O filme do lendário realizador, seis vezes vencedor de um Óscar, foi submetido a um minucioso processo de reparação que durou meses e incluiu a limpeza com álcool isopropílico e álcool de melaço, necessários à conservação dos materiais cinematográficos.
As emendas foram também refeitas e digitalizadas em 4K (ultra alta definição) na Cineteca Nacional do Chile.
“Não lhe quero chamar restauro. Obviamente que houve uma reparação no suporte do filme, mas a imagem não sofreu qualquer intervenção. Se virem o trailer, a qualidade da imagem do nitrato é extraordinária”, frisou.
“O nitrato arde espontaneamente a 40 graus de temperatura, como se estivesse em processo de decomposição, mas quando abri as latas o filme estava perfeito. São reviravoltas do destino, que permitem que alguns filmes sobrevivam e outros não”, concluiu o orgulhoso descobridor.

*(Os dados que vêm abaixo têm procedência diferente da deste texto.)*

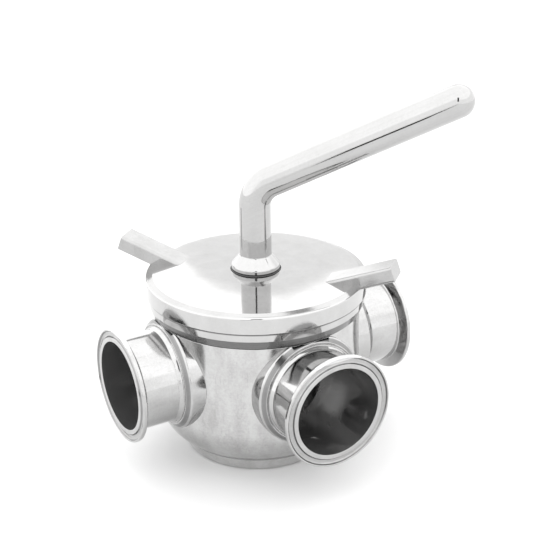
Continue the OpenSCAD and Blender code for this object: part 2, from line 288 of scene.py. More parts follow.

O filme de Ford, um dos cineastas mais influentes da história e autor de clássicos como “How Green Was My Valley!” (1941) ou “The Searchers” (1956), conserva as tonalidades originais de 1918, tons rosa, azul e ocre, característicos da técnica utilizada na época para dar cor aos filmes e evitar o monocromático do preto e branco.
Córdova decidiu manter as manchas de fungos na fita devido à sua idade porque refletem “a marca do tempo”.
“Faz parte do charme. Tem 106 anos e tem todas estas marcas históricas”, lembrou.
O filme, que aborda questões pouco exploradas na época como a desigualdade social, a luta de classes ou a marginalização, foi apresentado de forma inédita no passado mês de setembro no Festival de Cinema Recuperado de Valparaíso.
“Alunos meus disseram-me: ‘Professor, agora compreendo a natureza fordiana do cinema de Ford’, ou seja, os rituais, as situações melancólicas, as diferenças sociais, os anti-heróis e aquela fotografia extraordinária”, contou ainda Córdova.
O académico lamentou, no entanto, que “no Chile ninguém lhe tenha dado importância” e que “poucas pessoas sabem quem é John Ford e a sua importância para o cinema”.
“Quem sabe se algum festival europeu terá interesse em exibi-lo (…) O que interessa é que um filme de um mestre como Ford esteja novamente disponível”, concluiu.